Job ID on DataflowRunner: 2018-01-17_05_33_45-3290466857677892673
If I restart the same job the number of lost messages is not the same
I created simple snippets to illustrate my issue
Publisher
String PROJECT_ID = "...";
PipelineOptions options = PipelineOptionsFactory.fromArgs(args).withValidation().create();
Pipeline p = Pipeline.create(options);
p
.apply(GenerateSequence.from(0).to(15000000))
.apply(MapElements.into(TypeDescriptors.strings()).via(Object::toString))
.apply(PubsubIO.writeStrings().to("projects/" + PROJECT_ID + "/topics/test_in"));
p.run();
Listenner
String PROJECT_ID = "...";
PipelineOptions options = PipelineOptionsFactory.fromArgs(args).withValidation().create();
Pipeline p = Pipeline.create(options);
PCollectionView<Long> sideInput = p
.apply(GenerateSequence.from(0).to(10))
.apply(Count.globally())
.apply(View.asSingleton());
p
// 15,000,000 in input
.apply(PubsubIO.readMessages().fromSubscription("projects/" + PROJECT_ID + "/subscriptions/test_in"))
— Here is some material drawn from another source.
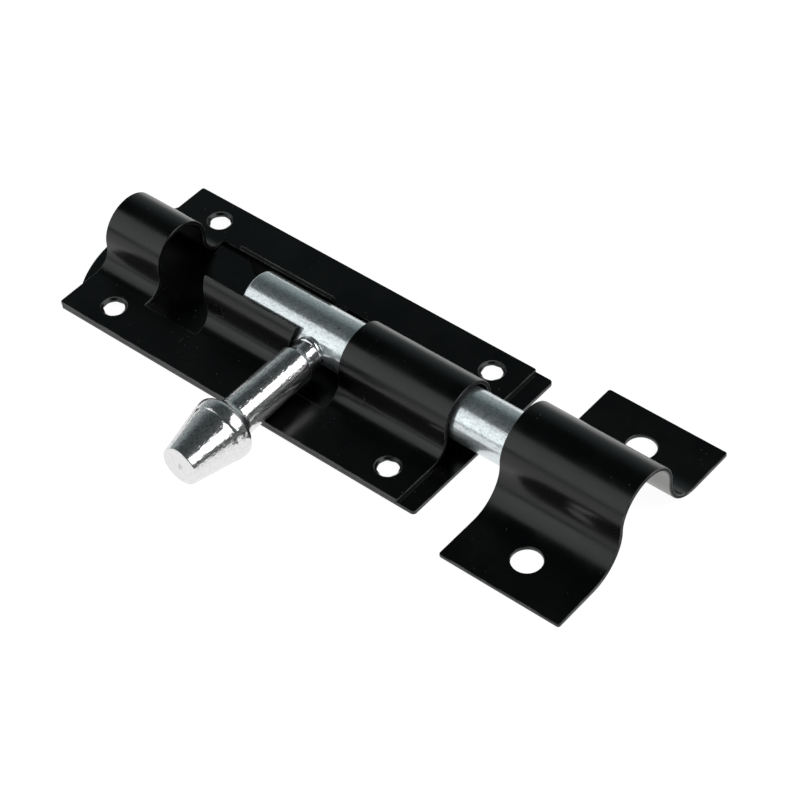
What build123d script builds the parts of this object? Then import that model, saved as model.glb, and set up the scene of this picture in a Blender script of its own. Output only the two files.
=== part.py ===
from build123d import *
import math
import os

# Door bolt with a turning handle, lying closed on a flat surface. Millimetres.
# X runs along the bolt in its closing direction, Y across it, Z up from the mounting face.
# The origin is on the mounting face, below the bolt's axis, at the left end of the guide plate.

# Sheet of the three pressed pieces
sheet = 1.2

# Bolt rod
rod_radius = 8.0
rod_start = 49.8
rod_length = 118.0
rod_end_chamfer = 0.4
rod_tip_chamfer = 1.0

# Guide plate, from its left end: first guide, notch, lips, notch, and a second guide to its end
first_guide_length = 20.5
notch_length = 16.4
lip_length = 34.3
plate_width = 61.0
plate_corner_radius = 0.8
guide_clearance = 0.9
guide_foot_radius = 5.4
guide_wall = 2.2
window_half_angle = 49.5
lip_slant = 3.2
notch_overcut = 1.3

# Back plate, which reaches past the guide plate at both ends
back_extension = 5.7
back_corner_radius = 1.2
tongue_length = 6.4
tongue_radius = 41.3

# Screw holes of the two plates
first_hole_x = 13.9
plate_hole_spacing_x = 101.5
last_hole_margin = 9.6
plate_hole_spacing_y = 45.2
screw_hole_radius = 3.0
screw_cone_radius = 3.8
back_hole_radius = 4.2

# Handle, measured from the rod's axis outwards
neck_radius = 4.4
neck_gap = 0.2
saddle_clearance = 0.05
shaft_start = 13.4
shaft_inner_radius = 5.7
shaft_outer_radius = 5.9
shaft_edge = 0.5
knob_start = 41.1
knob_widest = 43.6
knob_radius = 9.5
knob_cone_start = 46.8
knob_cone_radius = 9.0
handle_length = 61.2
handle_end_radius = 6.0
handle_end_edge = 0.4
table_gap = 0.05

# Keep
keep_gap = 13.9
keep_length = 39.4
keep_width = 75.1
keep_corner_radius = 0.8
keep_inner_radius = 10.3
keep_foot_radius = 11.2
keep_wall = 0.4
keep_hole_radius = 4.4
keep_hole_spacing = 50.4

# Places that follow from the sizes above
plate_length = first_hole_x + plate_hole_spacing_x + last_hole_margin
flange_top = 2 * sheet
rod_height = flange_top + guide_foot_radius + guide_wall
guide_inner_radius = rod_radius + guide_clearance
guide_outer_radius = guide_inner_radius + sheet
notch_half_width = guide_outer_radius + guide_foot_radius + notch_overcut
lip_start = first_guide_length + notch_length
lip_end = lip_start + lip_length
second_guide_start = lip_end + notch_length
hole_centre_x = first_hole_x + plate_hole_spacing_x / 2
handle_x = lip_end + neck_gap + neck_radius
handle_drop = math.degrees(math.asin((rod_height - knob_radius - table_gap) / knob_widest))
keep_start = plate_length + back_extension + keep_gap
keep_axis_height = sheet + keep_foot_radius + keep_wall
beyond = 10.0


def pressed_section(inner_radius, foot_radius, wall, seat, half_width):
    """Draw the section of a sheet pressed over a round bar, as a closed outline.

    inner_radius is the arch's inside radius, foot_radius the outside radius of the bend into
    the flange, wall the straight rise between them, seat the height of the flange's underside
    and half_width the flange's reach from the middle.
    """
    outer_radius = inner_radius + sheet
    top = seat + sheet
    foot_y = outer_radius + foot_radius
    foot_z = top + foot_radius
    axis_z = foot_z + wall
    CenterArc((0, axis_z), outer_radius, 0, 90)
    Line((outer_radius, axis_z), (outer_radius, foot_z))
    CenterArc((foot_y, foot_z), foot_radius, 180, 90)
    Polyline((foot_y, top), (half_width, top), (half_width, seat), (foot_y, seat))
    CenterArc((foot_y, foot_z), foot_radius + sheet, 180, 90)
    Line((inner_radius, foot_z), (inner_radius, axis_z))
    CenterArc((0, axis_z), inner_radius, 0, 90)
    mirror(about=Plane.YZ)


# Guide plate: one pressed sheet with two guides, and a window between them
with BuildPart() as front_plate:
    with BuildSketch(Plane.YZ):
        with BuildLine():
            pressed_section(guide_inner_radius, guide_foot_radius, guide_wall, sheet, plate_width / 2)
        make_face()
    extrude(amount=plate_length)

    # Window over the rod, cut square to the sheet, which leaves a low lip on each side
    window_reach = guide_outer_radius + beyond
    window_half = window_reach * math.tan(math.radians(window_half_angle))
    with BuildSketch(Plane.YZ.offset(first_guide_length)):
        with BuildLine():
            Polyline(
                (0, rod_height),
                (window_half, rod_height + window_reach),
                (-window_half, rod_height + window_reach),
                (0, rod_height),
            )
        make_face()
    extrude(amount=second_guide_start - first_guide_length, mode=Mode.SUBTRACT)

    # Notches for the handle at both ends of the lips, wider at the foot than at the top
    lip_top = rod_height + guide_outer_radius * math.cos(math.radians(window_half_angle))
    notch_top = rod_height + window_reach
    with BuildSketch(Plane.XZ.offset(-notch_half_width)):
        with BuildLine():
            Polyline(
                (first_guide_length, 0),
                (lip_start + lip_slant, 0),
                (lip_start + lip_slant, flange_top),
                (lip_start, lip_top),
                (lip_start, notch_top),
                (first_guide_length, notch_top),
                (first_guide_length, 0),
            )
        make_face()
        mirror(about=Plane.YZ.offset((first_guide_length + second_guide_start) / 2))
    extrude(amount=2 * notch_half_width, mode=Mode.SUBTRACT)

    fillet(
        front_plate.edges().filter_by(Axis.Z).filter_by(
            lambda edge: abs(edge.center().Y) > notch_half_width + notch_overcut
        ),
        radius=plate_corner_radius,
    )

    with Locations(Plane((hole_centre_x, 0, flange_top))):
        with GridLocations(plate_hole_spacing_x, plate_hole_spacing_y, 2, 2):
            CounterSinkHole(screw_hole_radius, screw_cone_radius, counter_sink_angle=90)
front_plate.part.label = "front_plate"

# Back plate: a flat sheet under the guide plate, with a shallow round tongue at the left
tongue_half = math.sqrt(tongue_radius**2 - (tongue_radius - tongue_length) ** 2)
with BuildPart() as back_plate:
    with BuildSketch(Plane.XY):
        with BuildLine():
            ThreePointArc((0, -tongue_half), (-tongue_length, 0), (0, tongue_half))
            Polyline(
                (0, tongue_half),
                (0, plate_width / 2),
                (plate_length + back_extension, plate_width / 2),
                (plate_length + back_extension, -plate_width / 2),
                (0, -plate_width / 2),
                (0, -tongue_half),
            )
        make_face()
    extrude(amount=sheet)
    fillet(
        back_plate.edges().filter_by(Axis.Z).filter_by(
            lambda edge: abs(edge.center().Y) > tongue_half + beyond / 2
        ),
        radius=back_corner_radius,
    )
    with Locations(Plane((hole_centre_x, 0, sheet))):
        with GridLocations(plate_hole_spacing_x, plate_hole_spacing_y, 2, 2):
            Hole(back_hole_radius)
back_plate.part.label = "back_plate"

# Bolt rod: a plain round bar, lying in line with both guides
with BuildPart() as bolt_rod:
    with BuildSketch(Plane.YZ.offset(rod_start)):
        with Locations((0, rod_height)):
            Circle(rod_radius)
    extrude(amount=rod_length)
    rod_ends = bolt_rod.edges().filter_by(GeomType.CIRCLE).sort_by(Axis.X)
    chamfer(rod_ends[0], length=rod_end_chamfer)
    chamfer(rod_ends[-1], length=rod_tip_chamfer)
bolt_rod.part.label = "bolt_rod"

# Handle: one turned piece, seated on the rod by a saddle at the end of its neck
handle_way = Vector(0, -math.cos(math.radians(handle_drop)), -math.sin(math.radians(handle_drop)))
handle_plane = Plane(origin=(handle_x, 0, rod_height), x_dir=handle_way, z_dir=(1, 0, 0))
with BuildPart() as handle:
    with BuildSketch(handle_plane):
        with BuildLine():
            Polyline(
                (0, 0),
                (0, neck_radius),
                (shaft_start, neck_radius),
                (shaft_start, shaft_inner_radius - shaft_edge),
                (shaft_start + shaft_edge, shaft_inner_radius),
                (knob_start, shaft_outer_radius),
            )
            EllipticalCenterArc(
                (knob_widest, shaft_outer_radius),
                knob_widest - knob_start,
                knob_radius - shaft_outer_radius,
                start_angle=90,
                arc_size=90,
            )
            TangentArc(
                (knob_widest, knob_radius),
                (knob_cone_start, knob_cone_radius),
                tangent=(1, 0),
            )
            Polyline(
                (knob_cone_start, knob_cone_radius),
                (handle_length - handle_end_edge, handle_end_radius),
                (handle_length, handle_end_radius - handle_end_edge),
                (handle_length, 0),
                (0, 0),
            )
        make_face()
    revolve(axis=Axis(handle_plane.origin, handle_way))
    with BuildSketch(Plane.YZ.offset(handle_x - beyond)):
        with Locations((0, rod_height)):
            Circle(rod_radius + saddle_clearance)
    extrude(amount=2 * beyond, mode=Mode.SUBTRACT)
handle.part.label = "handle"

# Keep: a separate pressed strap that the rod's tip enters
with BuildPart() as keep:
    with BuildSketch(Plane.YZ.offset(keep_start)):
        with BuildLine():
            pressed_section(keep_inner_radius, keep_foot_radius, keep_wall, 0, keep_width / 2)
        make_face()
    extrude(amount=keep_length)
    fillet(
        keep.edges().filter_by(Axis.Z).filter_by(
            lambda edge: abs(edge.center().Y) > keep_hole_spacing / 2
        ),
        radius=keep_corner_radius,
    )
    with Locations(Plane((keep_start + keep_length / 2, 0, keep_axis_height))):
        with GridLocations(keep_length, keep_hole_spacing, 1, 2):
            Hole(keep_hole_radius)
keep.part.label = "keep"

os.makedirs("parts", exist_ok=True)
export_step(front_plate.part, "parts/front_plate.step")
export_step(back_plate.part, "parts/back_plate.step")
export_step(bolt_rod.part, "parts/bolt_rod.step")
export_step(handle.part, "parts/handle.step")
export_step(keep.part, "parts/keep.step")
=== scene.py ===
"""Looks of a door bolt: black pressed plates and keep, a zinc-plated bar and its turned handle.

The pieces are modelled in millimetres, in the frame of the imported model, and stand for its nodes.
X runs along the bar, Y across it and Z up from the mounting face.
"""

from __future__ import annotations

import logging
import math
import random
from dataclasses import dataclass
from enum import Enum
from typing import Callable, Sequence

import bmesh
import bpy
from mathutils import Matrix, Vector

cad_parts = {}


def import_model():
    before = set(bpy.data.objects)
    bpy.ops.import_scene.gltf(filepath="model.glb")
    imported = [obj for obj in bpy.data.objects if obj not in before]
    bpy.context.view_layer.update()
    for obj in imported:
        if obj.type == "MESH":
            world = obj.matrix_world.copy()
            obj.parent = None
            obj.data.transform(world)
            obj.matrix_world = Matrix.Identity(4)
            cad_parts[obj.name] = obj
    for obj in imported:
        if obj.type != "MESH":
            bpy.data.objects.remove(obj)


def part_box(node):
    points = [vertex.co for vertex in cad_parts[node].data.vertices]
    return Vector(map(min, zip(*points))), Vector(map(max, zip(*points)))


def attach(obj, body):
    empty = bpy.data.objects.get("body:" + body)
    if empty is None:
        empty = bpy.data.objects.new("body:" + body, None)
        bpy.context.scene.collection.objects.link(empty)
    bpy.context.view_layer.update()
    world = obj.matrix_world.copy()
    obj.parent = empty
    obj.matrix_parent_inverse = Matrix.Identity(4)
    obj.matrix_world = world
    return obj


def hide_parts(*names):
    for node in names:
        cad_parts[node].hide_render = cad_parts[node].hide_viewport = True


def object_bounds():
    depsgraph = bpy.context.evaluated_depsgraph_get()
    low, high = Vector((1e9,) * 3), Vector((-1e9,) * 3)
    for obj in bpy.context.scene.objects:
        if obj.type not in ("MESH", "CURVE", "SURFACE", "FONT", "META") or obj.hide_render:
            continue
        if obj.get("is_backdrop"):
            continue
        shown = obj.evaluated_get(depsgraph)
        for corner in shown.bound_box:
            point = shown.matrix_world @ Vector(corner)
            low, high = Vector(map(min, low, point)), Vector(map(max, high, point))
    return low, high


MM = 0.001
CUT_FINISH, RIM_FINISH, INSIDE_FINISH = 1, 2, 3
HOLE_STEPS = 8
CORNER_STEPS = 6
CORNER_TURN = math.radians(60)
IN_LINE = 0.01 * MM
ABOVE_FLANGE = 0.5
BURR_WAVES = (3, 5, 8)
MOSTLY = 0.5
LOG = logging.getLogger("door_bolt")

Colour = tuple[float, float, float]
Point = tuple[float, float]
Ring = list[int]
Heights = Callable[[float], Point]
Place = Callable[[float], float]
Material = bpy.types.Material
Socket = bpy.types.NodeSocket


class Slot(Enum):
    """The record's material slots."""

    BLACK_PAINT = "black_paint"
    ROD_ZINC = "rod_zinc"
    HANDLE_ZINC = "handle_zinc"


class Along(Enum):
    """The axis that a finish's streaks run along, as an index of X, Y and Z."""

    BAR = 0
    HANDLE = 1


class Part(Enum):
    """The parts of the guide plate, across its section and along its length."""

    GUIDE = "guide"
    WINDOW = "window"
    LIP = "lip"
    NOTCH = "notch"
    FLANGE = "flange"
    HOLE = "hole"


def rgba(colour: Colour) -> tuple[float, float, float, float]:
    """Return a colour with an alpha of 1."""
    return (*colour, 1.0)


def grey(value: float) -> tuple[float, float, float, float]:
    """Return a neutral colour with an alpha of 1."""
    return (value, value, value, 1.0)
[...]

.apply(ParDo.of(new DoFn<PubsubMessage, PubsubMessage>() {
@ProcessElement
public void processElement(ProcessContext c) {
c.output(c.element());
}
}).withSideInputs(sideInput))
// 14,978,010 in output
.apply(PubsubIO.writeMessages().to("projects/" + PROJECT_ID + "/topics/test_out"));
p.run();
Upvotes: 3
Views: 1909
Reputation: 17913
The issue is most likely due to late data dropping. You can address it by setting a windowing strategy with an infinite allowed lateness.
Upvotes: 3